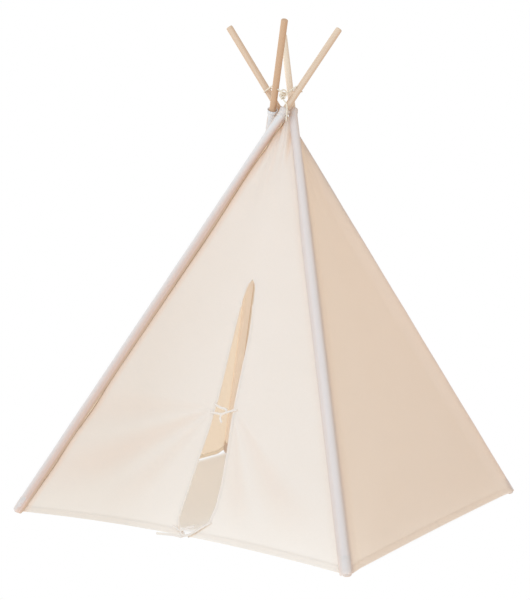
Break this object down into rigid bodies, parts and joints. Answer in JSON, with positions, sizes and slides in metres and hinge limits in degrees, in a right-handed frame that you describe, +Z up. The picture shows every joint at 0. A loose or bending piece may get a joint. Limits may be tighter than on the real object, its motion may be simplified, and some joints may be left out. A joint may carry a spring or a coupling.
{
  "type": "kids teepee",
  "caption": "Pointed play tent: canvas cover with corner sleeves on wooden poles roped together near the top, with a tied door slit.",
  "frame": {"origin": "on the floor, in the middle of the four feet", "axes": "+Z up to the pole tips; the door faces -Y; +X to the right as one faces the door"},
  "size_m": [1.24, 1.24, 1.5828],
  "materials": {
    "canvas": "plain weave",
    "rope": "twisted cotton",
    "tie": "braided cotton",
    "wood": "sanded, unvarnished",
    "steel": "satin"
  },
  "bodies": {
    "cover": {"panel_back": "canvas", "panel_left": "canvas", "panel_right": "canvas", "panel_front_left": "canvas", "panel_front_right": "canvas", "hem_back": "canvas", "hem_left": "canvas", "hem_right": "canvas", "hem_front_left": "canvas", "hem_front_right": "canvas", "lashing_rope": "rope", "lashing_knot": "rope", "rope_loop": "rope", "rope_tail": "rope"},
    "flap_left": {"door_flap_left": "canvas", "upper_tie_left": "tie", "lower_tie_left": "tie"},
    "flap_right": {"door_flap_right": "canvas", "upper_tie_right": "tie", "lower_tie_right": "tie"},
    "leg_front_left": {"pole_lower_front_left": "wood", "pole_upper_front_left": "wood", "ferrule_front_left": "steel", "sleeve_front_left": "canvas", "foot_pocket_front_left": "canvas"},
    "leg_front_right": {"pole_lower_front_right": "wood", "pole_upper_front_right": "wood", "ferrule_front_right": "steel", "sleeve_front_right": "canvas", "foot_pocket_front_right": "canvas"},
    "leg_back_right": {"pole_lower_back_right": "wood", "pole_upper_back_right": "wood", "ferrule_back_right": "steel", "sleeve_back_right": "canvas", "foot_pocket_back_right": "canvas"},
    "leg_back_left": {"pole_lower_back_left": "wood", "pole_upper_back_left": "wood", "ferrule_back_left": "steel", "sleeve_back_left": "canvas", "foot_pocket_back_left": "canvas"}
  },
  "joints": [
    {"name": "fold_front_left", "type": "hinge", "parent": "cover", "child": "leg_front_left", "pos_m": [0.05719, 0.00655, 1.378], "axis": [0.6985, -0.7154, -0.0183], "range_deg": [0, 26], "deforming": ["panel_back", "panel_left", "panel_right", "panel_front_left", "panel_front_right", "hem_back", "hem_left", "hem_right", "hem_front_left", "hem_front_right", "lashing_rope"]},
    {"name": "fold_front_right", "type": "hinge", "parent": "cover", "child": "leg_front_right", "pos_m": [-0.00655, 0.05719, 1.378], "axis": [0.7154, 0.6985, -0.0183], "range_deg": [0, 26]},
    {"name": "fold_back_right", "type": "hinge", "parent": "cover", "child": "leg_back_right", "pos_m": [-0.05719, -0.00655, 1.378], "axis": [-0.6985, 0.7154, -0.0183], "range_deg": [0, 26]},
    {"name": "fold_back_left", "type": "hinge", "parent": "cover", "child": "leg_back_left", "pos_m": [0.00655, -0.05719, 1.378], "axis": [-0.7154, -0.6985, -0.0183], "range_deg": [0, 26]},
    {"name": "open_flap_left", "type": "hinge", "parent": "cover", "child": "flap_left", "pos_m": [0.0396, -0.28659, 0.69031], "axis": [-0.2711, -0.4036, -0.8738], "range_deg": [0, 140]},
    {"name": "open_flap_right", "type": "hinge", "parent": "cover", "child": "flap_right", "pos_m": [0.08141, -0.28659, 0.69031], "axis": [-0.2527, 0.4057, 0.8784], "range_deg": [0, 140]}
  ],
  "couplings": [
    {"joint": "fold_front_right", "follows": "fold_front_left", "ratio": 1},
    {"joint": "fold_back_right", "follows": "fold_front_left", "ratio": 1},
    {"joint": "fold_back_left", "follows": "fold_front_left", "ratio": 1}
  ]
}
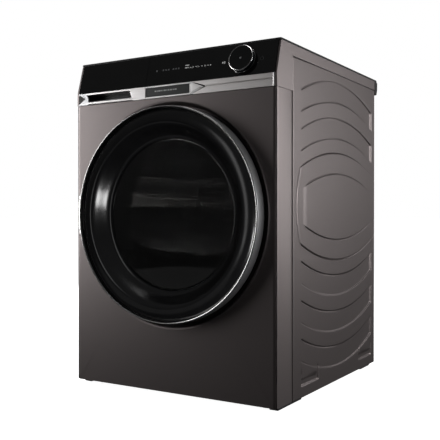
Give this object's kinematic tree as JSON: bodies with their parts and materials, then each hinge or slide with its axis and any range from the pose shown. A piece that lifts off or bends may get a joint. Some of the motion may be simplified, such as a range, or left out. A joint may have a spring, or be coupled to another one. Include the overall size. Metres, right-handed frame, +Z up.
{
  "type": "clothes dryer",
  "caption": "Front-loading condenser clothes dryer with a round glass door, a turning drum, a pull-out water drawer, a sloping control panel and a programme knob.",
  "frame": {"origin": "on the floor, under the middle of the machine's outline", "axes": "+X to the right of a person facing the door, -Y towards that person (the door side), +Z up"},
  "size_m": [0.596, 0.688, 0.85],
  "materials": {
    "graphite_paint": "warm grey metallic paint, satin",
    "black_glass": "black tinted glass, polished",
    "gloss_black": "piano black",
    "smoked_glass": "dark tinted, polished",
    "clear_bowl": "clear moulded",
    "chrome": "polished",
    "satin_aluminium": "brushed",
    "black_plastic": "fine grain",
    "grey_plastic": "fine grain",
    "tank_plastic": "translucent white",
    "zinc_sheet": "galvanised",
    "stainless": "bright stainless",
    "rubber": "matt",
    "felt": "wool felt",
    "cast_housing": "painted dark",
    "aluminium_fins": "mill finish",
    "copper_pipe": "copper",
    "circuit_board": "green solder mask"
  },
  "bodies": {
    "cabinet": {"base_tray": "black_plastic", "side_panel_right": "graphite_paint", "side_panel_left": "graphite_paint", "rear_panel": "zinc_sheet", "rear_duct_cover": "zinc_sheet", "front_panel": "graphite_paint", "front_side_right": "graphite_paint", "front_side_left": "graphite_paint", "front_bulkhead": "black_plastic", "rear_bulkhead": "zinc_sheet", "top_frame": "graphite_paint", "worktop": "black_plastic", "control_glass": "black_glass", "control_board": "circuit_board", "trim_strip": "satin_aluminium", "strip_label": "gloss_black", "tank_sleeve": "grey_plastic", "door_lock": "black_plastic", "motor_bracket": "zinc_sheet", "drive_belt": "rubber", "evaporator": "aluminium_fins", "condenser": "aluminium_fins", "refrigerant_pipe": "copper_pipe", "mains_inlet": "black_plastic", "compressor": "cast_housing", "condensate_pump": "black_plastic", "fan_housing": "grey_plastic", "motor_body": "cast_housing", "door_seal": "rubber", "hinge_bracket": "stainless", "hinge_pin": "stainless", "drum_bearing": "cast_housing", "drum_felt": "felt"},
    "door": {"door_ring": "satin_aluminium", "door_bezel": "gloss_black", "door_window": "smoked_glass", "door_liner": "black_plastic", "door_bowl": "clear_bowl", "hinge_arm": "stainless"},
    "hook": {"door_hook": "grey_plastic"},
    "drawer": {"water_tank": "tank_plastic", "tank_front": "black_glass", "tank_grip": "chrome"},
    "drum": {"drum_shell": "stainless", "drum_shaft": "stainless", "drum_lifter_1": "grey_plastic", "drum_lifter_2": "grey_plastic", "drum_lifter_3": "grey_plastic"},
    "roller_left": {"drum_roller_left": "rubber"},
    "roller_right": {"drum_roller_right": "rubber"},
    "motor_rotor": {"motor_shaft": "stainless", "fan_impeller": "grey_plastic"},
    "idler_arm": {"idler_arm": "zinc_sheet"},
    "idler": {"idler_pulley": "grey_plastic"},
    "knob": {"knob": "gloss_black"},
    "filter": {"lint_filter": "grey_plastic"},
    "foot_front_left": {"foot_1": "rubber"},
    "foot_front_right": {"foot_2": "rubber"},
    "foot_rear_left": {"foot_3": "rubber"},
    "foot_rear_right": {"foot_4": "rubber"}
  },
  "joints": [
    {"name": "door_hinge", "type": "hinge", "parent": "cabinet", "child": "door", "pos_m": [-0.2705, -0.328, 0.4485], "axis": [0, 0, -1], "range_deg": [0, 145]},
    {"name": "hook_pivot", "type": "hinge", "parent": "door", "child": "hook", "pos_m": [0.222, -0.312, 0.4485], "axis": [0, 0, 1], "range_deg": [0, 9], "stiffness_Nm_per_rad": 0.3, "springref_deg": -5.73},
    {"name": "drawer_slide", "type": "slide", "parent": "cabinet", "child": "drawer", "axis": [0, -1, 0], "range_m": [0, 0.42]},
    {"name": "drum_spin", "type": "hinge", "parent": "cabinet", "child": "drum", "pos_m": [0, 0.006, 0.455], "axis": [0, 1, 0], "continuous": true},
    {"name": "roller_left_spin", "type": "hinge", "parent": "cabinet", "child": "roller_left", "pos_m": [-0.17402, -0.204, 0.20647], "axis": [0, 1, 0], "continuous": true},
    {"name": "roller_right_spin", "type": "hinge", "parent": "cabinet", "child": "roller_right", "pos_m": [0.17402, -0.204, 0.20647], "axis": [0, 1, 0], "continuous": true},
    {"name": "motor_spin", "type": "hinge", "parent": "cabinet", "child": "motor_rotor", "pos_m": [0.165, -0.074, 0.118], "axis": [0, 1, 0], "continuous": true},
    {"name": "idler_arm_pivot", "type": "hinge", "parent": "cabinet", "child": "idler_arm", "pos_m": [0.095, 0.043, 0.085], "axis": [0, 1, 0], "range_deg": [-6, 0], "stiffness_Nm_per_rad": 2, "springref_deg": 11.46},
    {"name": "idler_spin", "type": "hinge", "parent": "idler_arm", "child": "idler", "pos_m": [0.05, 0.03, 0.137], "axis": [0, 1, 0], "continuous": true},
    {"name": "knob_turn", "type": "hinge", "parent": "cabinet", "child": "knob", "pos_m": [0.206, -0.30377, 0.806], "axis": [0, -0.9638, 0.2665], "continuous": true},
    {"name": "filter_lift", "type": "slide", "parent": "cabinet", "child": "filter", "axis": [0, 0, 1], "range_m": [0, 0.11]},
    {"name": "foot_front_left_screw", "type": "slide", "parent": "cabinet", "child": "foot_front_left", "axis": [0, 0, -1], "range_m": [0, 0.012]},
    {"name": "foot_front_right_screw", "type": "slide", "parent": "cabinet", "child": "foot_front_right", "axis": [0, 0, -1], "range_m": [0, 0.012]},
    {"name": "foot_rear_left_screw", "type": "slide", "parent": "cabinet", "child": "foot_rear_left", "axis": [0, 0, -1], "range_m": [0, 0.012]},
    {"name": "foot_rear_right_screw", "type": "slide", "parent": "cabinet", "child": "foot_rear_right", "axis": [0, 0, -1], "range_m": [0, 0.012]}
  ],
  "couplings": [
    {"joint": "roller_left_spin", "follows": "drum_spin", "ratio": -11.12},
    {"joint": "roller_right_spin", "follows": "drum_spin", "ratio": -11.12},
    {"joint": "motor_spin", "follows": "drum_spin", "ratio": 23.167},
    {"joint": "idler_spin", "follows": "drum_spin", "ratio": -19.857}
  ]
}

EXERCISE AIM: Report every line containing the word "that" from the listing above.

ANSWER FOR THIS EXERCISE:
Break this object down into rigid bodies, parts and joints. Answer in JSON, with positions, sizes and slides in metres and hinge limits in degrees, in a right-handed frame that you describe, +Z up. The picture shows every joint at 0. A loose or bending piece may get a joint. Limits may be tighter than on the real object, its motion may be simplified, and some joints may be left out. A joint may carry a spring or a coupling.
Give this object's kinematic tree as JSON: bodies with their parts and materials, then each hinge or slide with its axis and any range from the pose shown. A piece that lifts off or bends may get a joint. Some of the motion may be simplified, such as a range, or left out. A joint may have a spring, or be coupled to another one. Include the overall size. Metres, right-handed frame, +Z up.
  "frame": {"origin": "on the floor, under the middle of the machine's outline", "axes": "+X to the right of a person facing the door, -Y towards that person (the door side), +Z up"},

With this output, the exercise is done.